A good human master may sound less dramatic in the first five seconds and better over the whole song. That is often the point. Release quality is not always the most hyped version. It is the version that stays musical after the novelty wears off.

When the Song Needs Mixing Before Any Master

If every master sounds compromised, stop mastering and fix the mix. This happens often with Suno songs. The raw export may have a buried vocal, harsh hats, muddy bass, or a chorus that never lifts. An AI mastering tool and a human mastering engineer will both be limited by that source.

The clue is consistency. If every master makes the vocal too sharp, the vocal may need mix repair. If every master makes the low end distort, the kick and bass may be fighting. If every master makes the sides collapse, the width problem may be printed into the mix. In those cases, the best mastering decision is to request a better mix source.

This is not a setback. It is quality control. Fixing the right stage usually saves time and produces a better release.

FAQ

Is AI mastering good enough for Suno songs?

AI mastering can be good enough for demos, references, and low-stakes versions, but release-ready Suno songs often need human QC and artifact control.

Can an AI mastering tool fix robotic Suno vocals?

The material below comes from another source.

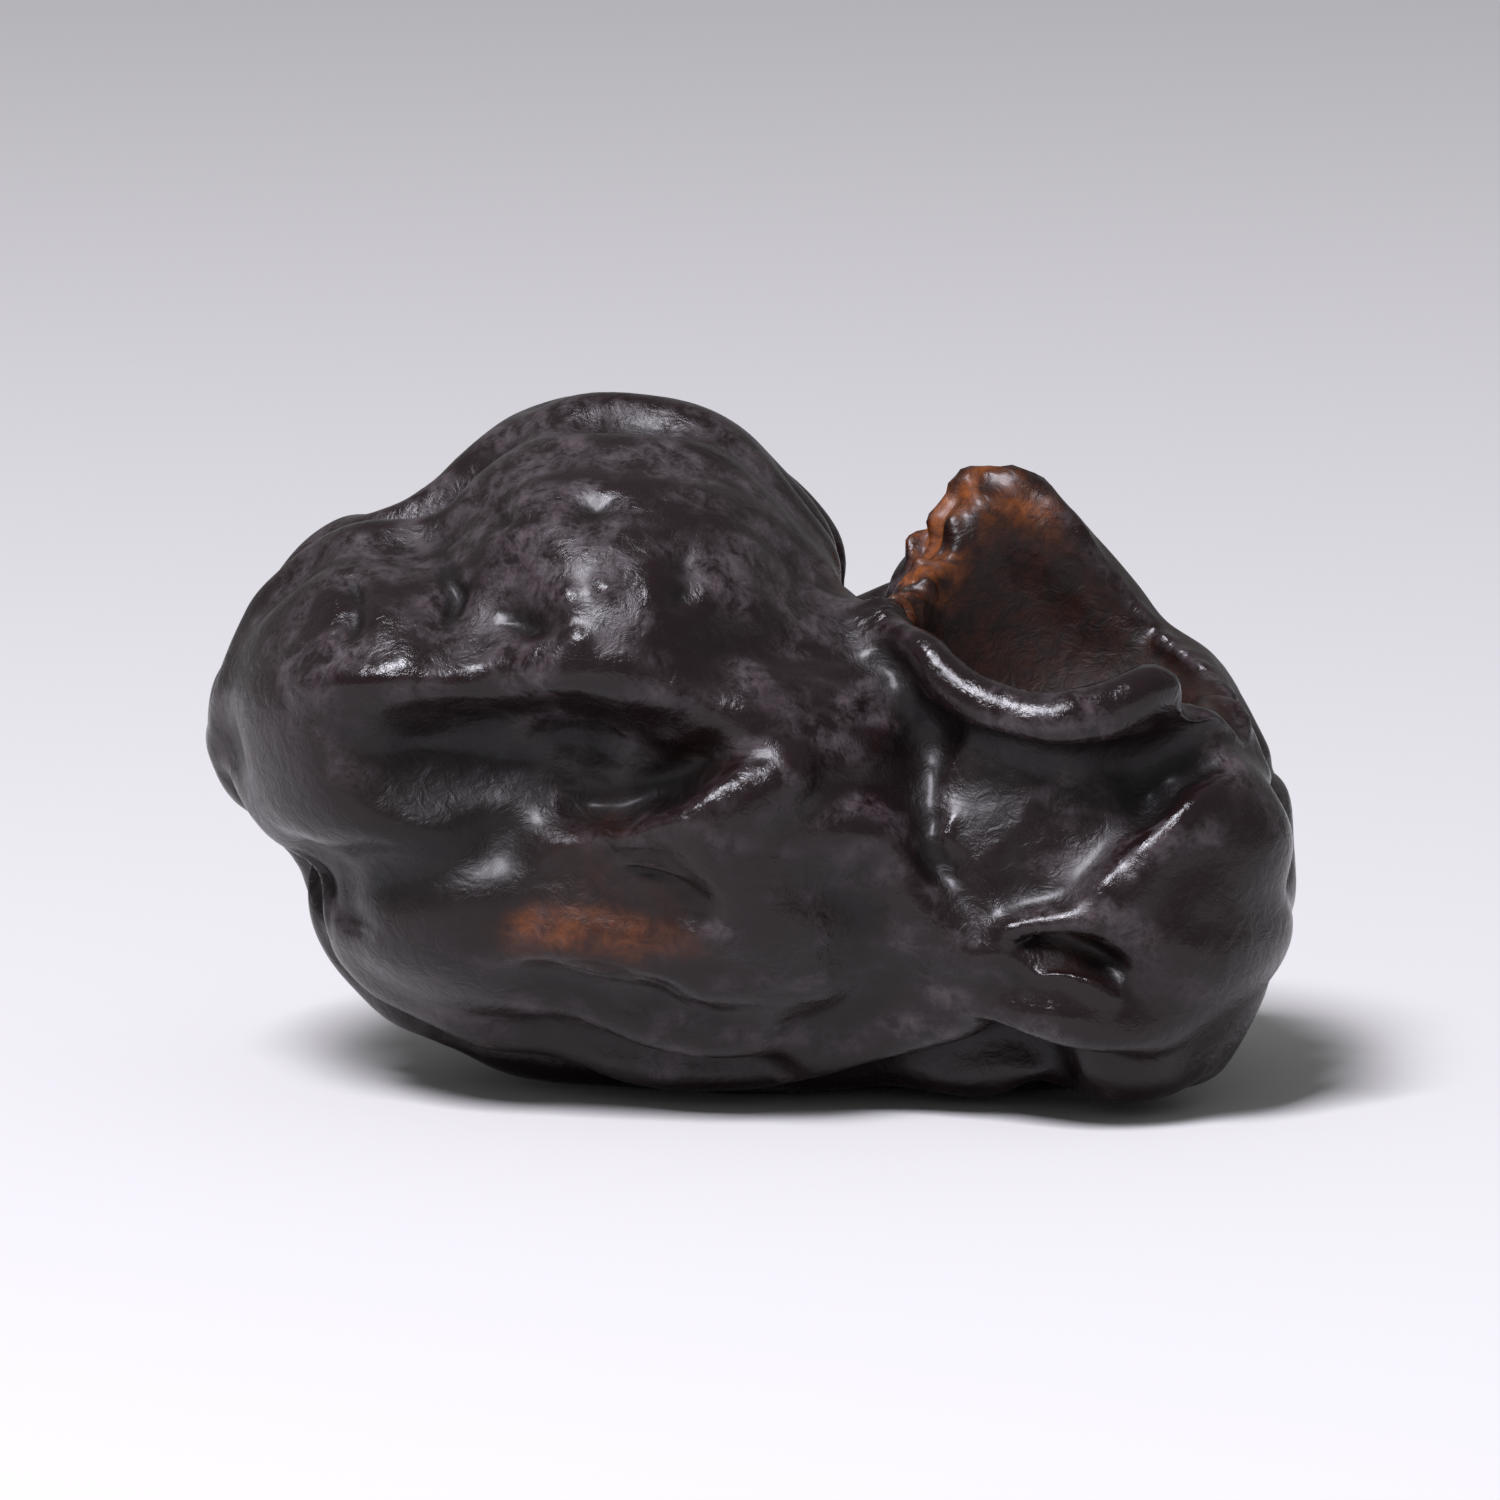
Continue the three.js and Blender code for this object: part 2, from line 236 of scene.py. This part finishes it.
# Each fold's line, its width and height in mm, and how crisp it is.
FOLDS = {
    "near lip": (NEAR_LIP, 0.9, 0.3, 2),
    "far rim": (FAR_RIM, 0.32, 0.4, 1.6),
    "slanting ridge": (SLANTING_RIDGE, 0.7, 0.12, 2),
    "middle of the slanting ridge": ([(13.3, 8.1), (12, 6.7), (10.6, 6.1)], 0.9, 0.12, 2),
    "small tear": ([(9.3, 5.1), (11.5, 5.0), (13.7, 4.1)], 0.42, -0.95, 2),
    "edge below the tear": ([(9.6, 4.3), (11.5, 3.8), (13.6, 2.9)], 0.45, 0.6, 1.5),
    "waist": ([(4.5, 17.2), (5.4, 15), (6.1, 12.5), (6.4, 10.5), (6.6, 9), (7.4, 7)], 0.7, -0.4, 2),
    "curl beside the waist": ([(7.3, 7.6), (7.0, 9.0), (7.4, 10.3)], 0.35, 0.28, 1.6),
    "crease": ([(-6.2, 9.2), (-4.6, 8.9), (-2.5, 9.5), (-1, 10.7), (0.6, 11.9)], 0.5, 0.4, 1.4),
    "groove above the crease": ([(-7, 10.4), (-4.6, 10.2), (-2.8, 10.9), (-1.4, 12.0)], 0.8, -0.5, 2),
    "brow": ([(-17, 14.4), (-12, 14.7), (-9, 14.6), (-5, 14.4), (-3, 12.9), (-1.6, 11.9)], 1.0, 0.35, 1.8),
    "under the brow": ([(-16, 12.6), (-12, 12.8), (-7, 12.6), (-4.4, 11.9)], 1.3, -0.35, 2),
    "amber lip": (AMBER_LIP, 0.7, 0.15, 2),
    "left furrow of the lobe": ([(-14.6, 19), (-14.3, 17.4), (-14.6, 15.8)], 0.5, -0.42, 2),
    "middle furrow of the lobe": ([(-11.2, 19.4), (-10.7, 17.8), (-10.9, 16)], 0.5, -0.42, 2),
    "right furrow of the lobe": ([(-2.7, 20), (-2.2, 18.4), (-2.5, 16.6)], 0.7, -0.35, 2),
    "left dimple": ([(-9.6, 21.6), (-9.2, 20.6), (-9.5, 19.7)], 0.6, -0.55, 2),
    "upper dimple": ([(-7, 21), (-5.4, 20.7), (-4.2, 20.9)], 0.6, -0.5, 2),
    "lower dimple": ([(-9.2, 17), (-7.8, 16.6), (-6.6, 16.9)], 0.55, -0.5, 2),
    "soft groove low in the middle": ([(-4.2, 3.4), (-1, 2.6), (3, 2.9)], 0.8, -0.2, 2),
    "soft groove left of the tear": ([(0.6, 7.8), (3, 6.9), (5.2, 5.2)], 0.9, -0.18, 2),
    "soft groove at the round end": ([(-16.8, 8.6), (-15.4, 6.4), (-13.6, 5.2)], 0.7, -0.3, 2),
    "soft groove at the stalk end": ([(15.6, 6.8), (17, 5.4), (17.4, 3.8)], 0.9, -0.14, 2),
}
UNEVEN_SHARE = 0.25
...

Usually not fully. Automated mastering may make robotic vocal edges louder. Robotic vocals often need mix repair, tone shaping, or a better source generation.

When should I hire a mastering engineer for a Suno song?

Hire a mastering engineer when the song will be released, monetized, promoted, pitched, or used publicly and needs reliable translation.

Should I send my AI master to the mastering engineer?

Yes, if you like the direction. Send it as a reference, but also send the clean unmastered mix so the engineer has room to work.

Can mastering fix a bad Suno mix?

Mastering can improve a balanced mix, but it cannot fully fix buried vocals, weak drums, muddy bass, or major stereo problems. Those need mixing.

Does BCHILL MIX master Suno songs?

Yes. BCHILL MIX can master Suno songs and help decide whether the track is ready for mastering or needs mix repair first.